Salicylic acid differs from the AHAs as it is oil-soluble, meaning that it is able to penetrate through oil and breakdown the sebum and congestion in your pores. In addition to creating a breathable pore environment, it is anti-inflammatory and helps reduce redness and puffiness. 

This acid is ideal for skin types struggling with acne, oiliness, and whiteheads/blackheads. You can commonly find it in over the counter acne treatments at a 2% concentration. Higher concentrations are used in the peels for a much more effective treatment. 

And if you’re one of the lucky ones that don’t struggle frequently with acne, it still has a great overall toning and brightening effects along with its anti-inflammatory properties. 


Trichloroacetic acid is a derivative of acetic acid (vinegar). 

Used for acne scars, pigment correction, and texture issues it is a medium depth peel that penetrates deeper into the skin than the aforementioned peels. 
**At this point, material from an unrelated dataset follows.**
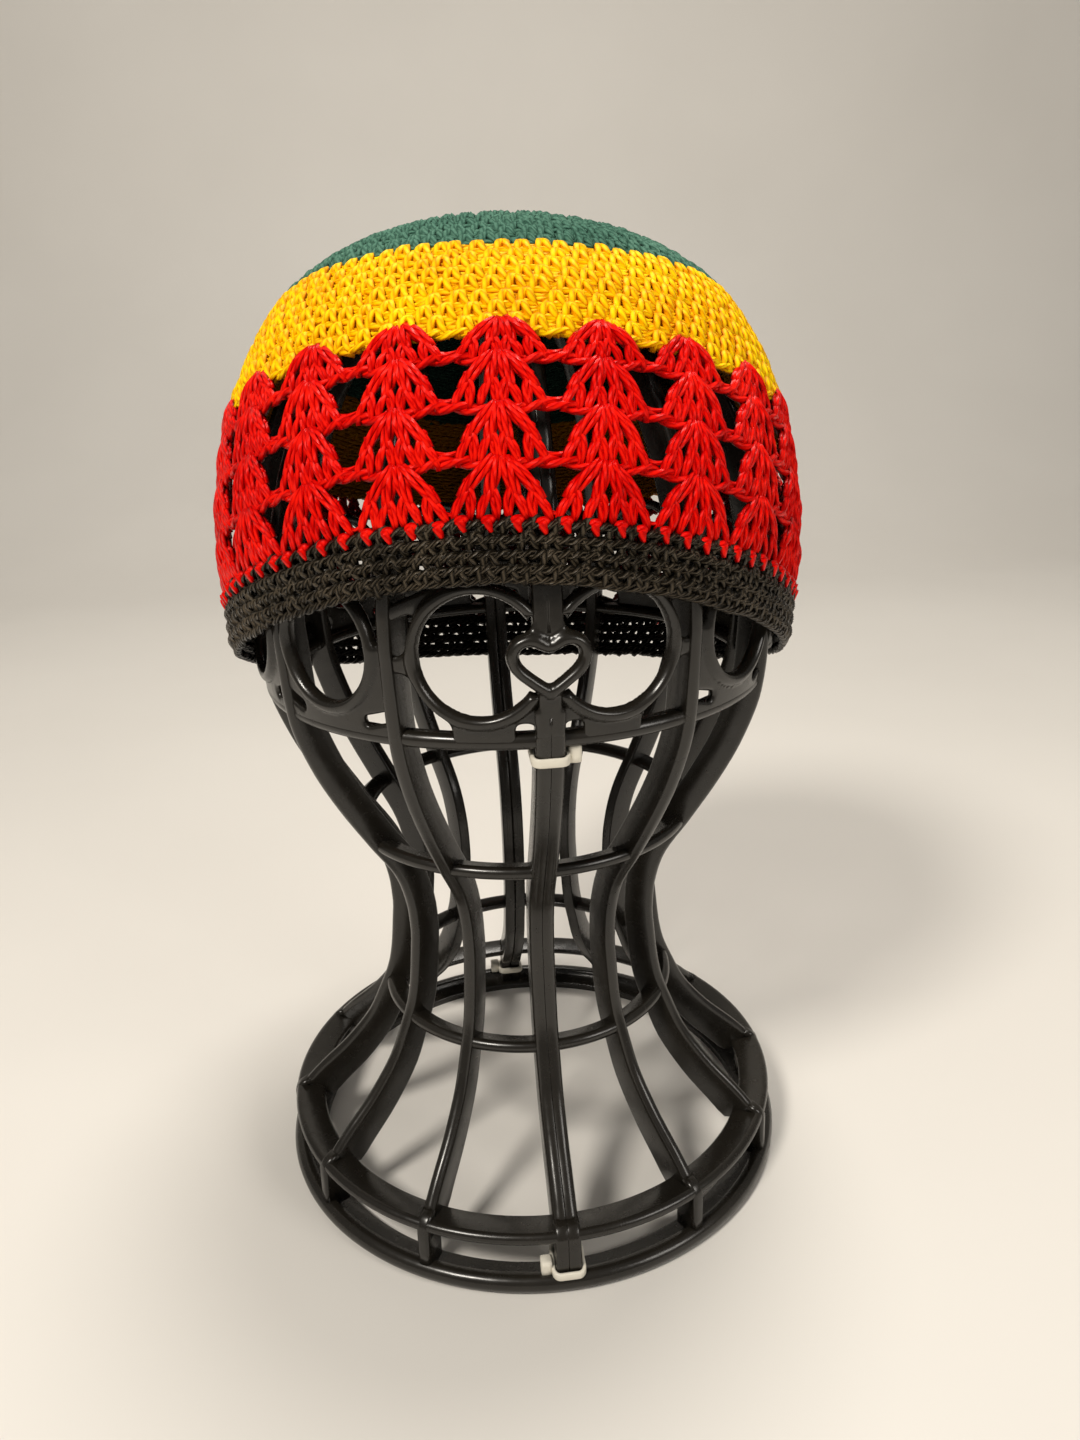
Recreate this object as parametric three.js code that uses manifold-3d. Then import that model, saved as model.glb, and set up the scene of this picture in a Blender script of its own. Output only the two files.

It’s best suited for those with advanced hyperpigmentation or deeper lines as it damages a deeper layer of the skin for renewed and refreshed skin texture. If you do a TCA peel at home it’s vital to remember that you need to start slow. Because it’s able to get into the deeper dermal layers of your skin, you don’t want to overdo it because you can risk burning or scarring yourself. 

A slow and timed application can help you get the most out of the peel. TCA peels of higher concentrations should be administered by a professional. 

How to use it:

Each of these ingredients can be found in various products and concentrations. They’re often added to lotions and creams at a lower concentration for gentle, daily use. They are used in higher concentrations for their exfoliating and brightening properties in various cleansers, peels (at-home or dermatologist administered), or toners. 

All of the acids cause photosensitivity because as you slough away old skin the newer skin will be much more sensitive to sunlight. Because it is fresh it can be more prone to damage. Diligent SPF use is a must, and avoiding sun exposure for a few weeks after peeling is ideal, especially if it was a deeper peel. 

It’s important to incorporate the acids slowly at first and to try a patch test to make sure you’re not allergic to anything. Though some acids are gentler than others, it’s important to note that any acid can be irritating if used too frequently or at too high a concentration. With chemical peels, patience is extremely important. 

Starting slow will prevent burning or excessive irritation. Frequent use of acids with other active ingredients, such as retinol or other acids, can also cause dryness, flaking, or sensitivity. Starting with lower concentrations and with spaced use will allow for your skin to adjust to the new products. 

Exfoliation is a must for healthy, glowing skin. Adding in a chemical exfoliant can drastically help with continued use, and there are a plethora of options and products to choose from.